I'm trying to generate an XML-file based on a dataframe. The XML output should be structured as having some general information, then a list of transactions, followed by some outtro comments. The tricky bit is that each transaction type needs a different output and parent tag, meaning I need to generate several templates that are executed conditionally.
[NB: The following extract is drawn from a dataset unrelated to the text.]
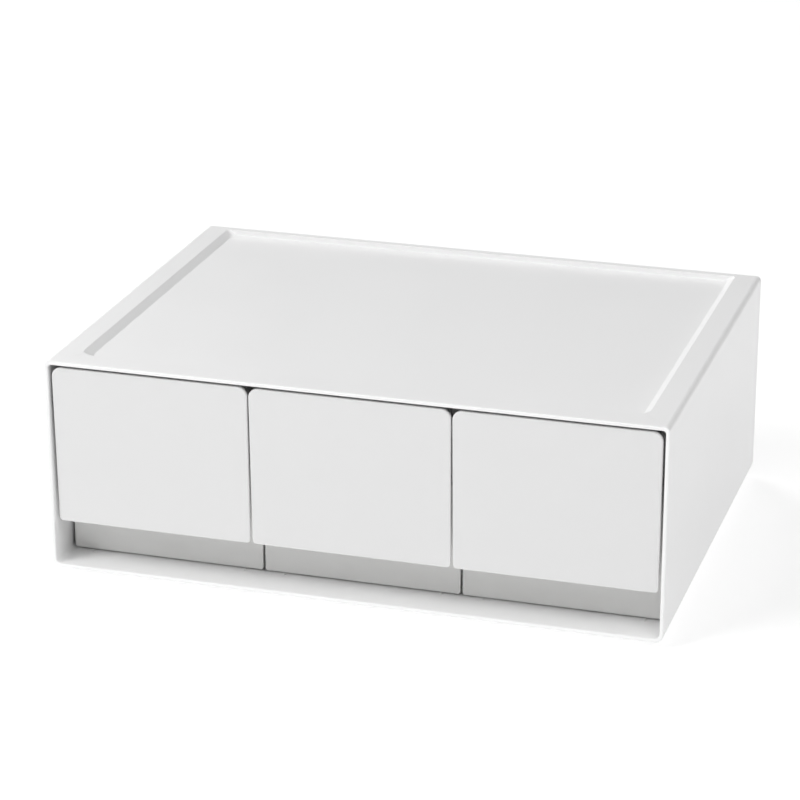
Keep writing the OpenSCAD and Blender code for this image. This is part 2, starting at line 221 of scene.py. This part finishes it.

The data looks something like this:
secondary_info_1 | transactionnumber | date_transaction | amount_local | from_country | to_country | transaction_type | gender |
---|---|---|---|---|---|---|---|
Some stuff goes here | trx001 | 2022-01-02 | 2883 | DE | incoming_1 | M | |
Some stuff goes here | trx003 | 2022-01-04 | 857 | incoming_2 | M | ||
Some stuff goes here | trx004 | 2022-01-05 | 4 | AT | outgoing_1 | M | |
Some stuff goes here | trx006 | 2022-01-07 | 26 | outgoing_2 | M |
And the desired output looks something like this:
<?xml version='1.0' encoding='UTF-8' standalone='yes'?>
<record>
<secondary_info_1>Some stuff goes here</secondary_info_1>
<incoming_transaction_1>
<transaction_from>
<transactionnumber>trxno001</transactionnumber>
<date_transaction>2022-01-02</date_transaction>
<amount_local>2883</amount_local>
<from_country>DE</from_country>
</transaction_from>
<transaction_to>
<personalia>
<gender>M</gender>
</personalia>
</transaction_to>
</incoming_transaction_1>
<incoming_transaction_2>
<transaction_from>
<transactionnumber>trxno003</transactionnumber>
<date_transaction>2022-01-04</date_transaction>
<amount_local>857</amount_local>
</transaction_from>
<transaction_to>
<personalia>
<gender>M</gender>
</personalia>
</transaction_to>
</incoming_transaction_2>
<outgoing_transaction_1>
<transaction_to>
<personalia>
<gender>M</gender>
</personalia>
</transaction_to>
<transaction_from>
<transactionnumber>trxno004</transactionnumber>
<date_transaction>2022-01-05</date_transaction>
<amount_local>4</amount_local>
<from_country>AT</from_country>
</transaction_from>
</outgoing_transaction_1>
<outgoing_transaction_2>
<transaction_to>
<personalia>
<gender>M</gender>
</personalia>
</transaction_to>
<transaction_from>
<transactionnumber>trxno006</transactionnumber>
<date_transaction>2022-01-07</date_transaction>
<amount_local>26</amount_local>
</transaction_from>
</outgoing_transaction_2>
<secondary_info_2>Some more stuff goes here</secondary_info_2>
</record>
So in short we have a transaction overview where the personalia is attached to each transaction, and some information above and below these transactions (secondary_info_1/2
). The templates change based on the value in the transaction_type
column.
I find generating a more static XML works very well indeed by using the stylesheet argument in the pandas.to_xml()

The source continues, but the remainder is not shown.